● THE EXERCISE
Quote exactly the lines from the start of the entries to the one with "of the face.", both ends included.

======== DATA SHOWN

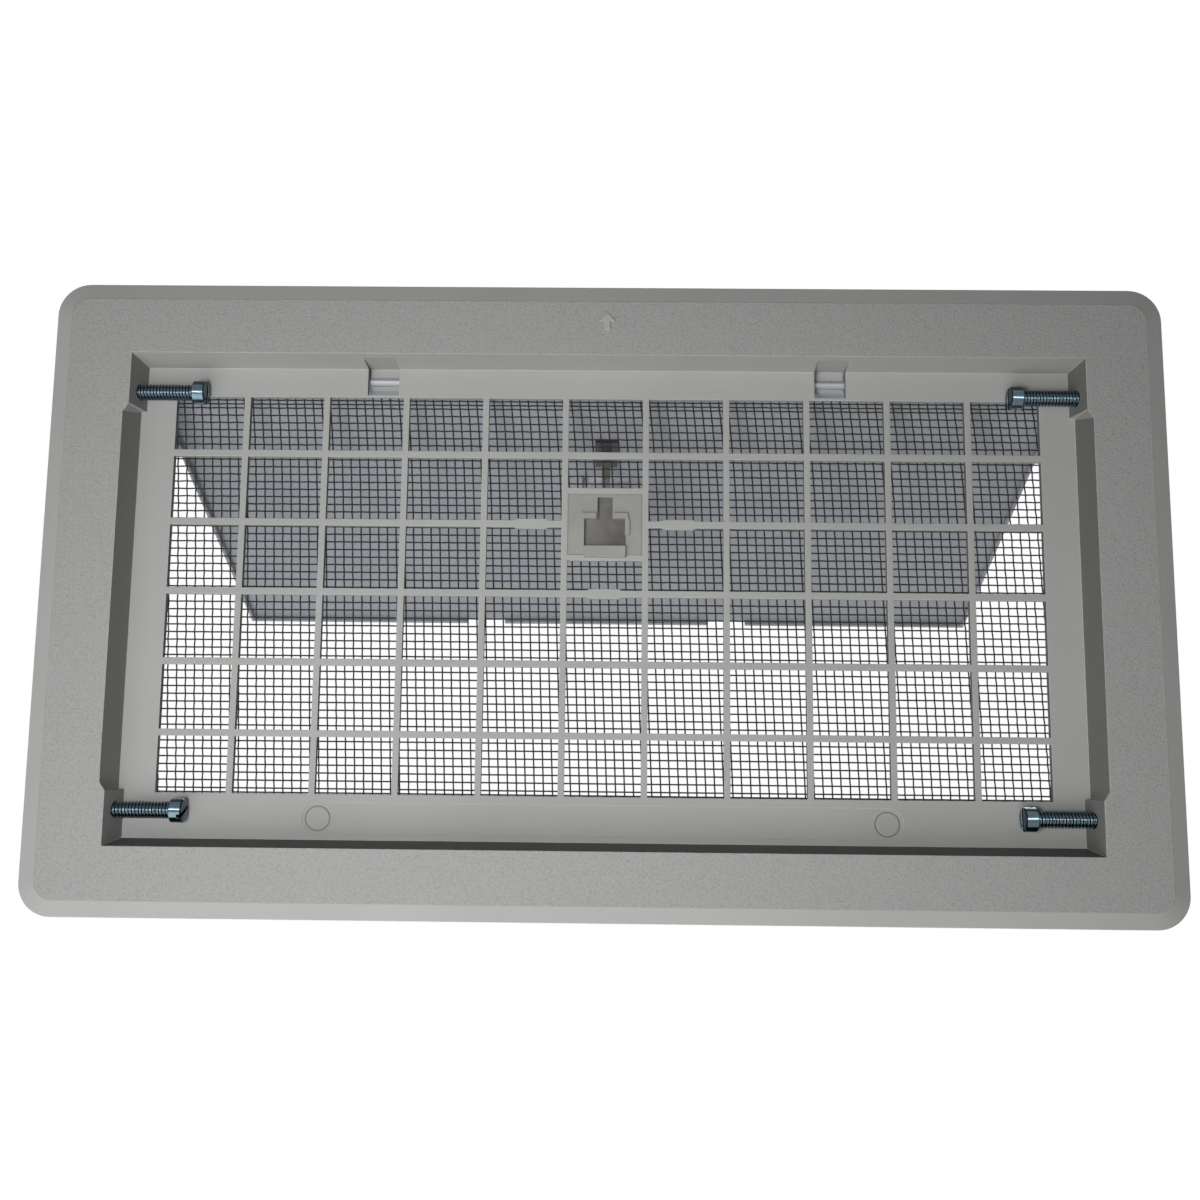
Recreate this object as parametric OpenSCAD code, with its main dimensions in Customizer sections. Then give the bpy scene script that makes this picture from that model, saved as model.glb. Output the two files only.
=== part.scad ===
// Foundation vent for a block wall opening: a moulded frame with a flanged face and an
// egg-crate grille, an insect screen, a top-hinged damper worked by a bimetal coil, and
// four jack screws that press outward on the masonry.
// Axes: X to the right, Z up, Y into the wall. The origin is the centre of the face.

/* [Flange] */
// Overall width of the flange
flange_w = 431.8; // [420:0.2:450]
// Overall height of the flange
flange_h = 243.4; // [236:0.2:260]
// Thickness of the flange, from its face to the plane that lies on the wall
flange_t = 3.2; // [2.6:0.1:5]
// Radius of the outer corners
flange_corner_r = 12.5; // [8:0.5:20]
// Width of the smooth bevelled band along the outer edge
bevel_w = 6.4; // [4:0.2:7.6]
// How far the bevel falls back at the outer edge
bevel_drop = 1.8; // [0.8:0.1:2.2]

/* [Recess] */
// Width between the side walls of the recess, at the face
recess_w = 374.9; // [372:0.1:380]
// Height of the recess ceiling above the centre, at the face
recess_top = 93.8; // [93:0.1:97]
// Depth of the recess floor below the centre, at the face
recess_bottom = 95.6; // [94:0.1:98]
// Distance from the face back to the front of the grille
recess_depth = 13.2; // [11:0.1:18]
// How far each wall leans inward between the face and the grille
draft = 2.05; // [0.5:0.05:2.4]
// Thickness of the sleeve walls
sleeve_wall = 2.2; // [1.6:0.1:3]

/* [Screw pads] */
// How far each pad stands proud of the side wall
pad_proud = 2.2; // [1.2:0.1:3]
// Length of a pad, from the ceiling or the floor of the recess
pad_len = 22; // [19:0.5:28]
// Length of the sloping shoulder at the free end of a pad
pad_shoulder = 3.2; // [1:0.1:5]

/* [Grille] */
// Width of the grille opening
opening_w = 342.8; // [338:0.2:348]
// Top edge of the grille opening above the centre
opening_top = 80.1; // [79:0.1:80.6]
// Bottom edge of the grille opening below the centre
opening_bottom = 76.3; // [70:0.1:77]
// Number of vertical bars
upright_count = 10; // [10:2:14]
// Spacing of the vertical bars
upright_pitch = 31.8; // [31:0.1:33]
// Number of horizontal bars
rail_count = 5; // [5:2:7]
// Spacing of the horizontal bars
rail_pitch = 27.6; // [24:0.1:28]
// Width of a vertical bar, seen from the front
upright_w = 2.4; // [1.8:0.1:3]
// Height of a horizontal bar, seen from the front
rail_h = 2.65; // [2:0.05:3]
// Thickness of the grille and of the plane around it
grille_t = 2.5; // [2:0.1:3.5]
// Length of the oval swellings on the bars
swelling_len = 14.4; // [8:0.2:18]
// Height of the oval swellings on the bars
swelling_h = 3.9; // [3.2:0.1:5]

/* [Sill] */
// Length of the shallow field sunk in the bottom sill
field_w = 229; // [180:1:290]
// Depth of that field
field_depth = 0.3; // [0.2:0.05:0.6]
// Radius of the two round mould marks in the field
mark_r = 5; // [3:0.1:6]

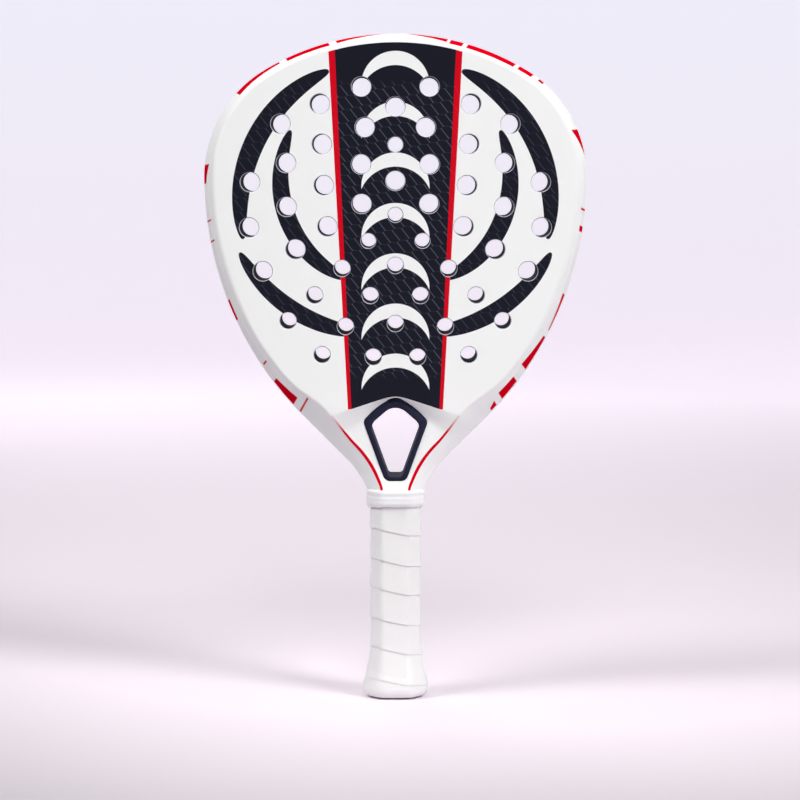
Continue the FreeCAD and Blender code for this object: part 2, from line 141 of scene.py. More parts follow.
class Finish:
    """A material under the brush, with its fixed settings put straight on the shader."""

    def __init__(self, name, settings):
        self.material = bpy.data.materials.new(name)
        self.material.use_nodes = True
        self.nodes = self.material.node_tree.nodes
        self.links = self.material.node_tree.links
        self.shader = self.nodes["Principled BSDF"]
        for socket, value in settings.items():
            self.shader.inputs[socket].default_value = value
        self.place = self.node("TexCoord", output="Object")

    def node(self, kind, settings=(), inputs=(), output=0):
        """Adds a node, sets it up, then gives its sockets their values or links."""
        made = self.nodes.new("ShaderNode" + kind)
        for name, value in dict(settings).items():
            if name == "stops":
                while len(made.color_ramp.elements) < len(value):
                    made.color_ramp.elements.new(0.5)
                for element, (position, colour) in zip(made.color_ramp.elements, value):
                    element.position, element.color = position, colour
            else:
                setattr(made, name, value)
        for name, value in dict(inputs).items():
            if isinstance(value, Value):
                self.links.new(value.socket, made.inputs[name])
            else:
                made.inputs[name].default_value = value
        return Value(self, made.outputs[output])

    def axes(self):
        """X, Y and Z of the place on the piece as three values."""
        split = self.node("SeparateXYZ", inputs={0: self.place}).socket.node
        return [Value(self, socket) for socket in split.outputs]

    def noise(self, scale, detail=2.0, roughness=0.5):
        return self.node("TexNoise", inputs={"Vector": self.place, "Scale": scale,
                                             "Detail": detail, "Roughness": roughness})

    def mix(self, share, first, second):
        """One colour laid over another where the share is 1."""
        return self.node("Mix", {"data_type": "RGBA"}, {0: share, 6: first, 7: second}, output=2)

    def own(self, name):
        """A number that the mesh carries on its vertices."""
        return self.node("Attribute", {"attribute_name": name}, output=2)

    def wrap(self, value):
        """A whole number taken off or put on, so that the value lies within a half of 0."""
        return self.node("Math", {"operation": "WRAP"}, {0: value, 1: 0.5, 2: -0.5})

    def bump(self, height, distance, strength=1.0):
        return self.node("Bump", inputs={"Height": height, "Distance": distance,
                                         "Strength": strength})

    def wear(self, **sockets):
        """Links worked-out values to the shader and gives back the material."""
        for name, value in sockets.items():
            self.links.new(value.socket, self.shader.inputs[name.replace("_", " ").title()])
        return self.material


def link(mesh_name, bm, *materials, sharp=32.0):
    """Makes the piece's object from its bmesh: merged, facing outwards and smooth shaded."""
    bmesh.ops.remove_doubles(bm, verts=bm.verts, dist=0.00001)
    bmesh.ops.recalc_face_normals(bm, faces=bm.faces)
    mesh = bpy.data.meshes.new(mesh_name)
    bm.to_mesh(mesh)
    bm.free()
    for material in materials:
        mesh.materials.append(material)
    mesh.shade_smooth()
    mesh.set_sharp_from_angle(angle=math.radians(sharp))
    piece = bpy.data.objects.new(mesh_name, mesh)
    bpy.context.scene.collection.objects.link(piece)
    return piece


def drawn(bm, points, closed=False):
    """A line of vertices through the points."""
    line = [bm.verts.new(point) for point in points]
    for a, b in zip(line, line[1:] + line[:1] if closed else line[1:]):
        bm.edges.new((a, b))
    return line


def pulled(bm, line, points, closed=False):
    """Extrudes a line of vertices into a strip whose new side lies on the points."""
    pairs = zip(line, line[1:] + line[:1] if closed else line[1:])
    made = bmesh.ops.extrude_edge_only(bm, edges=[bm.edges.get(pair) for pair in pairs])["geom"]
    new = {item for item in made if isinstance(item, bmesh.types.BMVert)}
    side = []
    for vertex, point in zip(line, points):
        twin = next(edge.other_vert(vertex) for edge in vertex.link_edges
                    if edge.other_vert(vertex) in new)
        twin.co = point
        side.append(twin)
    return side


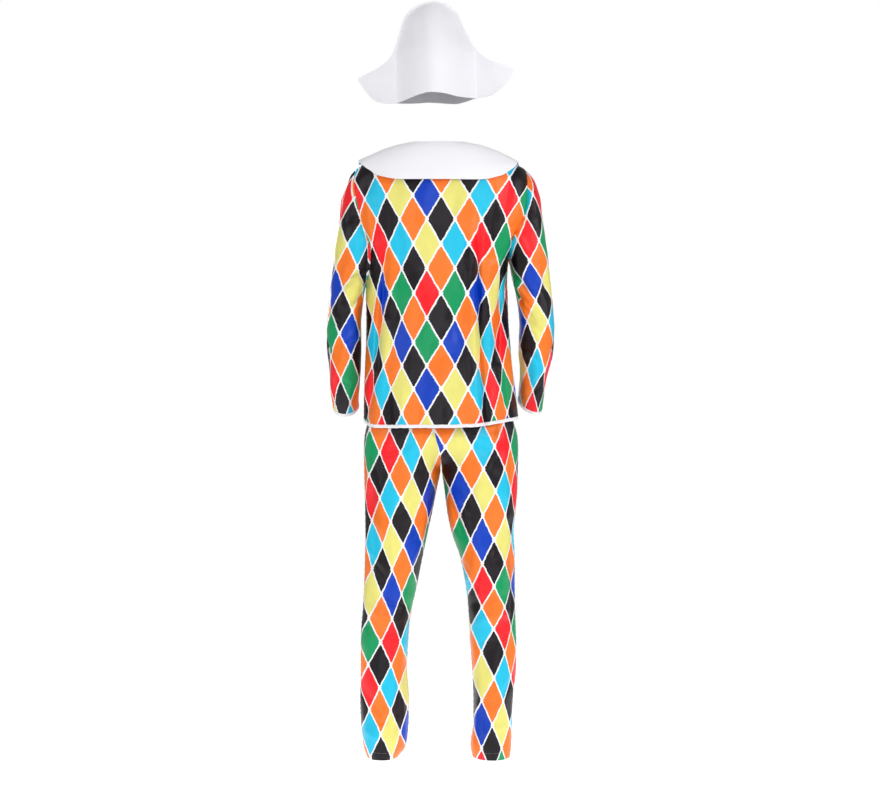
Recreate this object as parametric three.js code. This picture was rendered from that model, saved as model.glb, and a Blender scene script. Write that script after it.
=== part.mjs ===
// A jester costume as it is worn, with nobody in it: felt hat, loose top with a round collar, and trousers.
// Millimetres. +Z is up, the costume faces -Y, and the wearer's left is +X.
// Heights in the tables are above the soles. WORN_AT takes them to the origin, midway between the shoulders.

import * as THREE from 'three';

const WORN_AT = 1600;
const CLOTH = 1.6;
const FELT = 2.2;
const COLLAR_CLOTH = 2.0;
const BINDING = 2.6;
const BINDING_HEIGHT = 8;
const WAISTBAND_HEIGHT = 30;
const SEAM_GAP = 0.3;
const SAME_HEIGHT = 0.01;

// 1 gives a plain oval section, less than 1 a squarer one
const SQUARE_TORSO = 0.9;
const SQUARE_HIP = 0.84;
const SQUARE_LEG = 0.95;

const PRINTED_KNIT = { color: 0xc8632a, roughness: 0.55 };
const WHITE_CLOTH = { color: 0xf2f1f4, roughness: 0.7 };
const WHITE_FELT = { color: 0xf4f3f2, roughness: 0.9 };

function rows(columns, values) {
  const names = columns.split(' ');
  return values.map((line) => Object.fromEntries(names.map((name, i) => [name, line[i]])));
}

// The section of the top at each height: its left and right side, its back and its front
const TORSO = rows('height left right back front', [
  [917, 182, -199, 130, -120],
  [1000, 181, -191, 127, -121],
  [1060, 179, -184, 119, -120],
  [1110, 177, -180, 109, -118],
  [1173, 176, -175, 102, -117],
  [1240, 177, -173, 105, -120],
  [1262, 177, -172, 107, -122],
  [1318, 190, -175, 112, -124],
  [1362, 207, -207, 115, -124],
  [1407, 223, -229, 117, -120],
  [1464, 231, -240, 116, -112],
  [1510, 222, -235, 110, -100],
  [1541, 207, -219, 101, -88],
  [1556, 190, -196, 95, -81],
  [1570, 166, -174, 88, -75],
  [1585, 138, -144, 79, -69],
  [1597, 107, -112, 70, -63],
  [1606, 75, -77, 62, -58],
]);
const HEM_HEIGHT = TORSO[0].height;
const NECK_HEIGHT = TORSO[TORSO.length - 1].height;

// The seam between body and sleeve, which runs from the underarm up to the shoulder
const ARMHOLE_LEFT = rows('height x', [
  [1262, 177], [1290, 168], [1331, 163], [1352, 166], [1407, 184], [1464, 198], [1510, 205], [1545, 203.5],
]);
const ARMHOLE_RIGHT = rows('height x', [
  [1318, -175], [1345, -179], [1373, -187], [1407, -202], [1431, -214], [1464, -220], [1510, -221],
  [1541, -219],
]);

// The heights at which the cloth of the top is divided, with the ends of both armholes among them
const TORSO_STEPS = rows('from to steps', [
  [917, 1100, 4], [1100, 1262, 4], [1262, 1318, 2], [1318, 1541, 7], [1541, 1545, 1], [1545, 1606, 4],
]);
const BACK_COLUMNS = 26;
const FRONT_COLUMNS = 18;
const NECK_SCOOP = 26;
const SCOOP_FROM = 1480;
// The hem rides up at the right: how far each point of it is raised
const HEM_RAISED = rows('x up', [[-199, 19], [-154, 12], [-80, 2], [0, 0], [60, -1], [140, -2], [182, 4]]);
const HEM_FADE = 160;

// Soft upright folds: x where each begins and ends, its half width, how far it stands out or sinks in,
// and whether it runs out over the edge below or dies away before it
const FOLD_ENDS_SHARPNESS = 2.2;
const FOLD_SIDES_SHARPNESS = 2;
const BACK_FOLDS = rows('topX footX top foot halfWidth out runsOut', [
  [-84, -92, 1400, 917, 20, 4, 1],
  [-104, -114, 1380, 917, 14, -8, 1],
  [-132, -140, 1340, 917, 17, 6, 1],
  [-156, -166, 1290, 917, 13, -7, 1],
  [128, 170, 1290, 917, 14, -7, 1],
  [104, 140, 1300, 917, 20, 5, 1],
  [20, 30, 1120, 917, 34, -4, 1],
]);
const FRONT_FOLDS = rows('topX footX top foot halfWidth out runsOut', [
  [-92, -104, 1390, 917, 15, -7, 1],
  [-66, -72, 1360, 917, 22, 5, 1],
  [96, 118, 1380, 917, 15, -7, 1],
  [124, 150, 1330, 917, 20, 5, 1],
  [6, 10, 1150, 917, 32, -4, 1],
]);
const LEG_BACK_FOLDS = rows('topX footX top foot halfWidth out runsOut', [
  [163, 150, 840, 560, 14, -6, 0],
  [20, 112, 822, 690, 15, -5, 0],
  [120, 112, 560, 330, 16, -5, 0],
  [-38, -122, 818, 680, 15, -5, 0],
  [-152, -165, 770, 320, 14, -6, 0],
  [-110, -122, 520, 260, 16, -5, 0],
]);
const LEG_FRONT_FOLDS = rows('topX footX top foot halfWidth out runsOut', [
  [24, 120, 818, 690, 15, -5, 0],
  [-40, -130, 818, 690, 15, -5, 0],
  [126, 116, 600, 330, 16, -5, 0],
  [-124, -130, 600, 330, 16, -5, 0],
]);

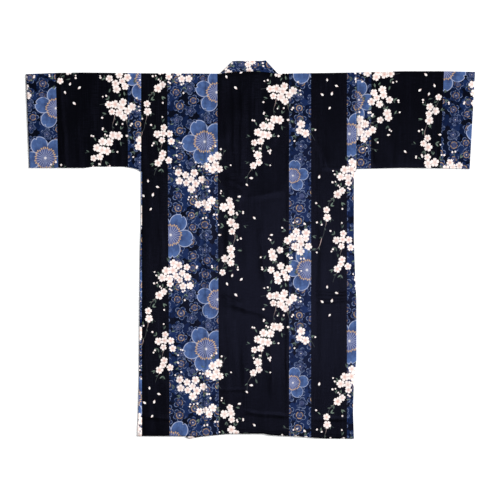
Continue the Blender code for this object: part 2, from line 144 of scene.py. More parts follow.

================

● FULL RESPONSE
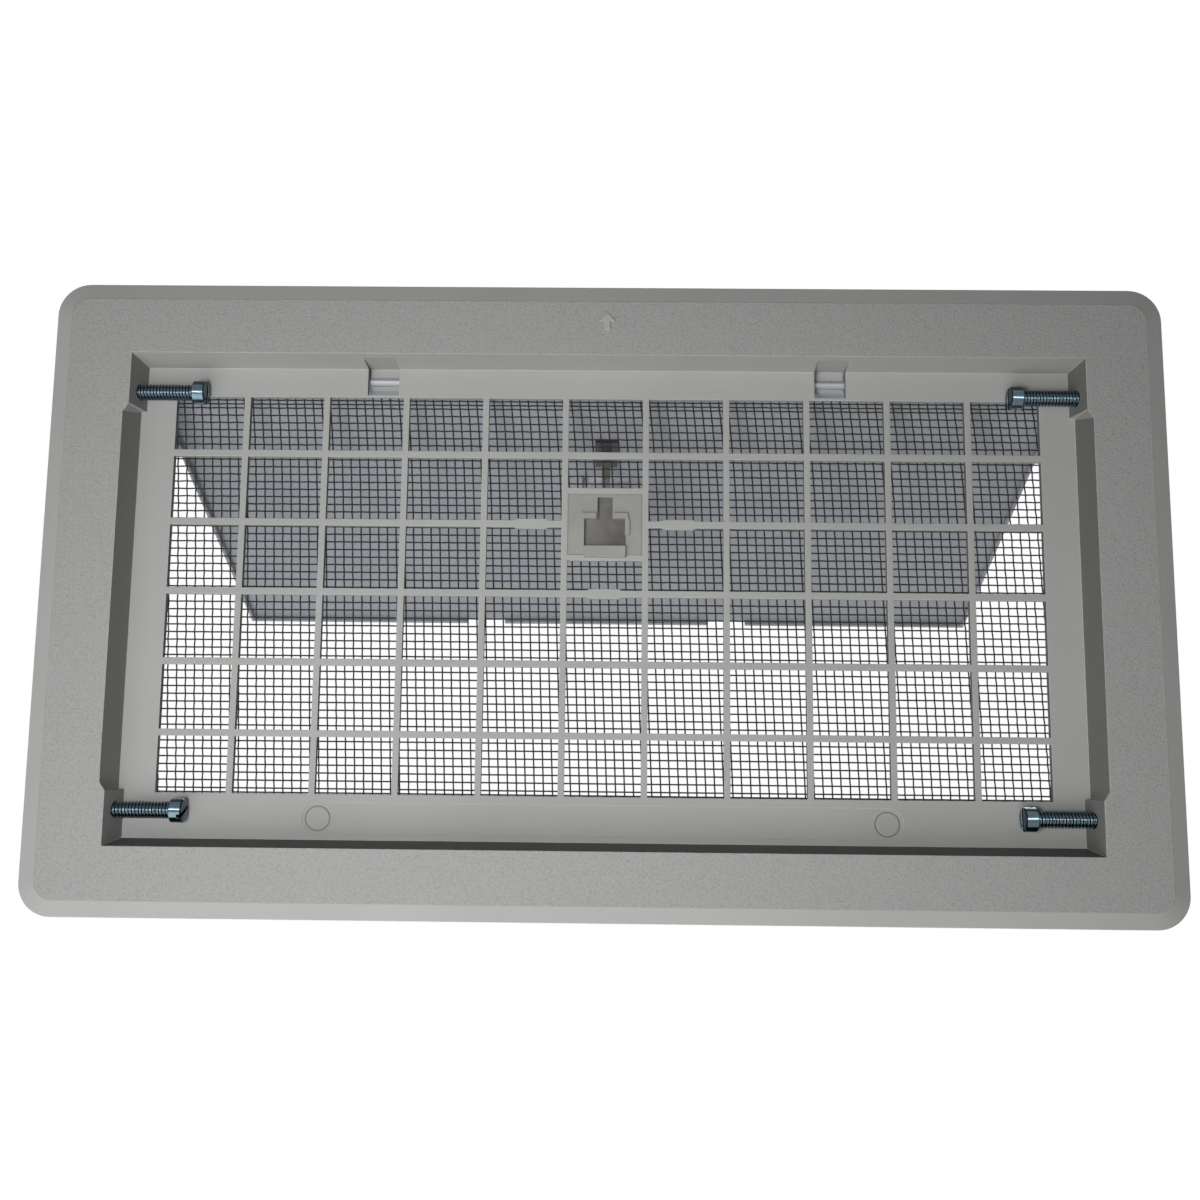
Recreate this object as parametric OpenSCAD code, with its main dimensions in Customizer sections. Then give the bpy scene script that makes this picture from that model, saved as model.glb. Output the two files only.
=== part.scad ===
// Foundation vent for a block wall opening: a moulded frame with a flanged face and an
// egg-crate grille, an insect screen, a top-hinged damper worked by a bimetal coil, and
// four jack screws that press outward on the masonry.
// Axes: X to the right, Z up, Y into the wall. The origin is the centre of the face.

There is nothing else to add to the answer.